Men started using metal blades to shave their faces around 3,000 BC when copper became the medium of choice for all things utilitarian. Since then, shaving has advanced to electric razors that clean and lubricate themselves, cool your skin, play satellite radio, and that soon will (ostensibly) update your twitter feed. While it’s swell that the process has become more automated, the end goal is ultimately the same: get the damn hair off your face.
With that in mind, there’s something to be said for the simplicity of a straight razor shave. In spite of all the gadgets available to the millennial man, the straight razor market is stronger now than it’s ever been; even Bond used one in Skyfall. It may involve a little bit of blood at first and a few extra minutes of work, but using a straight razor makes for a close shave and involves a routine that feels timeless and empowering. If you’re ready to step up your shave game, here are the top five straight blades you ought to consider.
Additional contributions by John Zientek.
The DOVO German Classic 5/8 Blade
Best Straight Razor for the Classic Shaver: In terms of straight shaving, DOVO is what we would call a household name. Founded in 1906 in Solingen, Germany, DOVO produced only straight razors until the 1950s when they also began producing scissors, clippers and other fine grooming tools. While they have produced straight blades for over 100 years, it’s only in the past two years that DOVO has reestablished shaving as the driving force behind production and advertising. This particular blade, The German Classic, is the perfect blade for the beginning shaver or the frequent traveler. The scales are resin, which requires no real maintenance; the blade is high-carbon steel; and let’s not forget that it’s made in Germany, which means it’s made to last.
Hart Steel 5/8 Square Point
Best Straight Razor for the ‘Merican Man: In 2009 Hart Steel was formed with the admirable goal of bringing straight razor production back to the United States. Today Hart is one of the leading straight razor producers in the world, but they’ve maintained their lofty quality standard. Each blade is hand crafted by a single artisan using tool-grade steel; the blades are heat treated and then frozen in liquid nitrogen so as to maintain stability and longevity before they’re stamped with the maker’s initial, hand-honed and stropped. Feel like your blade is getting dull? Hart will hone and strop your razor for twenty bucks to get it back to factory sharpness.

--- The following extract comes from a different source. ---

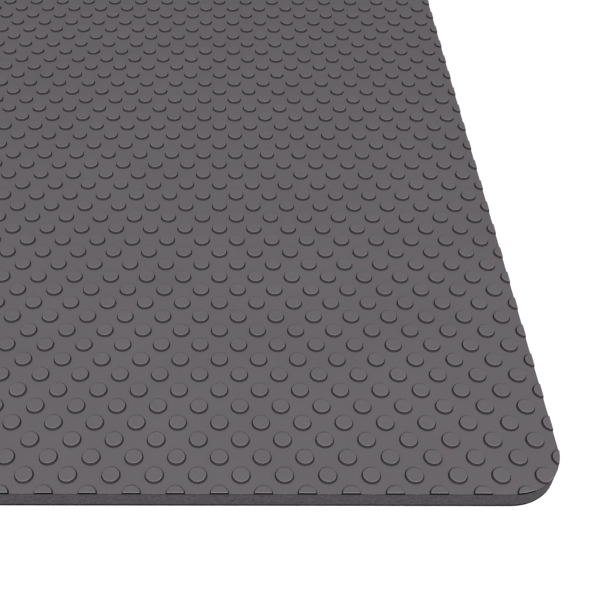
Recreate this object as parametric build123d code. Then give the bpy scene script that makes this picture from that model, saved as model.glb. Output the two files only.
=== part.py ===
from build123d import *
import os

# Anti-fatigue standing mat: three sheets bonded face to face and trimmed to one outline.
# Millimetres. +Z is up, +X runs across the width and +Y along the length.
# The origin is the middle of the underside.

# Driving dimensions
mat_width = 600.0
mat_length = 900.0
corner_radius = 32.0
backing_thickness = 1.0
core_thickness = 10.0
sheet_thickness = 1.0
stud_pitch = 25.0  # between neighbours in a row; every other row is shifted by half of it
stud_base_diameter = 11.5
stud_top_diameter = 10.1
stud_height = 1.7

# Heights of the joints between the sheets
core_bottom = backing_thickness
sheet_bottom = core_bottom + core_thickness
sheet_top = sheet_bottom + sheet_thickness

# The studs stand on a square grid of half-pitch steps, on every place where column + row is even.
# The edges run along grid lines, so they cut the outer studs in half.
grid_step = stud_pitch / 2
edge_column = round(mat_width / 2 / grid_step)
edge_row = round(mat_length / 2 / grid_step)
stud_radius = stud_base_diameter / 2


def slab(bottom, thickness):
    """A flat sheet with the mat's outline, from one height upwards."""
    outline = RectangleRounded(mat_width, mat_length, corner_radius)
    return Pos(0, 0, bottom) * extrude(outline, thickness)


def stud_places():
    """Centres of all studs, as x, y pairs."""
    places = []
    for column in range(-edge_column, edge_column + 1):
        for row in range(-edge_row, edge_row + 1):
            if (column + row) % 2 == 0:
                places.append((column * grid_step, row * grid_step))
    return places


def crosses_trim(x, y):
    """True where the trimmed outline cuts a stud or passes it by."""
    past_side = abs(x) + stud_radius > mat_width / 2
    past_end = abs(y) + stud_radius > mat_length / 2
    over_x = abs(x) - (mat_width / 2 - corner_radius)
    over_y = abs(y) - (mat_length / 2 - corner_radius)
    in_corner = over_x > 0 and over_y > 0
    past_arc = in_corner and (over_x**2 + over_y**2) ** 0.5 + stud_radius > corner_radius
    return past_side or past_end or past_arc


def wear_sheet():
    """The moulded top sheet with its round studs, cut flush with the edge."""
    grounded = (Align.CENTER, Align.CENTER, Align.MIN)
    stud = Cone(stud_radius, stud_top_diameter / 2, stud_height, align=grounded)
    trim = slab(sheet_top, stud_height)
    studs = []
    for x, y in stud_places():
        placed = Pos(x, y, sheet_top) * stud
        if crosses_trim(x, y):
            studs.extend((placed & trim).solids())
        else:
            studs.append(placed)
    return slab(sheet_bottom, sheet_thickness) + studs


def foam_core():
    """The cushioning slab between the two skins."""
    return slab(core_bottom, core_thickness)


def grip_backing():
    """The thin sheet that grips the floor."""
    return slab(0, backing_thickness)


nodes = {
    "wear_sheet": wear_sheet(),
    "foam_core": foam_core(),
    "grip_backing": grip_backing(),
}

os.makedirs("parts", exist_ok=True)
for name, shape in nodes.items():
    export_step(shape, f"parts/{name}.step")
    print(name, len(shape.solids()), "solid", round(shape.volume), "mm3")
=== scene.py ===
import math

import bmesh
import bpy
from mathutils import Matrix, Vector, noise


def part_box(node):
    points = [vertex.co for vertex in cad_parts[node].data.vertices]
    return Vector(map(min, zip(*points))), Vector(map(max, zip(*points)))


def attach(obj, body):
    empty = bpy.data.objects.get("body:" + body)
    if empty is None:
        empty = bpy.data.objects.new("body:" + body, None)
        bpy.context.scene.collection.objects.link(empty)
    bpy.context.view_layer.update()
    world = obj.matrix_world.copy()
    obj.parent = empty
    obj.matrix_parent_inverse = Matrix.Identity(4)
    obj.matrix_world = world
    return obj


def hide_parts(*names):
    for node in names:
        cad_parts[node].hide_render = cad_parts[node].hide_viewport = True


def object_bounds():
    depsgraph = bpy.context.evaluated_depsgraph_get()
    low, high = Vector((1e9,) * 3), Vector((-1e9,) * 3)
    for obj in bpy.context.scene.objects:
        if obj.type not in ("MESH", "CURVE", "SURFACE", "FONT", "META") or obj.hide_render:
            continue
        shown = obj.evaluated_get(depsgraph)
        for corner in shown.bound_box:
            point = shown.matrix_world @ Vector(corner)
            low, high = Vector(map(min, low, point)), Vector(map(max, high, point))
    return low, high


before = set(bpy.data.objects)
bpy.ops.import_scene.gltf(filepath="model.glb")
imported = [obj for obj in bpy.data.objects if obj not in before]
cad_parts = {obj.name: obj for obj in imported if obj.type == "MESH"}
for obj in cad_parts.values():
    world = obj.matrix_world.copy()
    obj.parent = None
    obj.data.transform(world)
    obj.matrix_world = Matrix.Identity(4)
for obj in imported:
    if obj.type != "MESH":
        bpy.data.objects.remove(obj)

bl_info = {
    "name": "Studded anti-fatigue mat",
    "version": (1, 0, 0),
    "blender": (4, 5, 0),
    "location": "3D View > Sidebar > Mat",
    "description": "Builds a laminated standing mat with round studs around its CAD frame",
    "category": "Add Mesh",
}

MM = 0.001
TOUCH = 0.001 * MM  # points nearer than this are one point
CORNERS = ((-1, -1), (-1, 1), (1, -1), (1, 1))  # on which side of the middle each corner lies
KNIFE_WAVE = 18 * MM  # how far apart the knife's wavers are along the foam
CAD_LOW, CAD_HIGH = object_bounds()


# ---------------------------------------------------------------- colour and nodes

# A colour Mix node's sockets go by number: its factor, its two colours and what it gives.
FACTOR, FIRST, SECOND, MIXED = 0, 6, 7, 2


def linear(hex_colour):
    """An sRGB hex colour as linear red, green and blue."""
    shown = [int(hex_colour[i : i + 2], 16) / 255 for i in (1, 3, 5)]
    return [c / 12.92 if c <= 0.04045 else ((c + 0.055) / 1.055) ** 2.4 for c in shown]


def shade(colour, factor):
    """A lighter or darker version of a linear colour, with its alpha."""
    return [channel * factor for channel in colour] + [1.0]


def add_node(tree, kind, links=None, sockets=None, **settings):
    """Adds a node with its settings, its socket values and what feeds it."""
    node = tree.nodes.new(kind)
    for name, value in settings.items():
        setattr(node, name, value)
    for name, value in (sockets or {}).items():
        node.inputs[name].default_value = value
    for name, source in (links or {}).items():
        tree.links.new(source, node.inputs[name])
    return node


def new_material(name):
    """An empty node material."""
    material = bpy.data.materials.new(name)
    material.use_nodes = True
    material.node_tree.nodes.clear()
    return material


# ---------------------------------------------------------------- sizes and colours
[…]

Thiers-Issard Kingwood 6/8 Razor
Best Straight Razor for the Dandy: Thiers-Issard is one of the top two most highly regarded razor companies in the world (the other being DOVO). Pierre Thiers founded Theirs-Issard (Issard was his wife’s last name) in 1884 after studying the art of blade making since the ripe old age of ten; Thiers handmade straight razors until his death in 1929, and it’s said that he actually died while working. Talk about singular purpose. Today, Thiers-Issard continues the handmade tradition begun by its founder by using the toughest carbon steel from England and decorating each blade by hand. Each blade is dipped into molten lead at over 1,400 degrees Fahrenheit for maximum strength, and Thiers-Issard’s quality standards are so high that they actually reject 25 percent of their blades during the production process. We like the Kingwood model because the scales have a handsome grain and the blade face has 24-karat gold etching.
Wacker Old Sheffield Straight Razor
Best Straight Razor for the Connoisseur: Wacker Rasiermesser is a razor company from Solingen, Germany that offers a wide variety of traditionally made razors. Each razor is crafted by a worker with over 50 years of professional experience, and takes over 70 steps to make. The Old Sheffield uses a blank that is over three decades old, and the scales are made of genuine buffalo horn.
Discommon ‘Forged Carbon’ Straight Razor
Best Straight Razor for the Absurdist: Sure, spending over two grand on a razor is pretty absurd, but check it out. Its handle is made from chopped carbon fibers that are forged using a steel mold. The blade features a “dual concave grind,” hand worked by Joseph Bowen, and a Richter Precisions functional rose gold color coating. The hardware is titanium and the washers are phosphorous bronze. A beautiful American-made piece of design that may be the last razor you ever buy.
When looking at straight razors, there are a few important things to look for.
1. Steel quality, treatment and thickness, which ranges from 3/8″ to 8/8″, with 5/8″ being the average.
2. Grind: hollow-ground creates thinner, sharper blade than wedge-ground (also called a flat or straight grind).
3. Scale material, which ranges from plastic to tortoise shell. The most common are resin, wood, and ivory.
4. Blade Point: A round point is generally the most forgiving style of blade; square point is more precise but risks pinching the skin; French point is generally similar to a square point, but with a different aesthetic.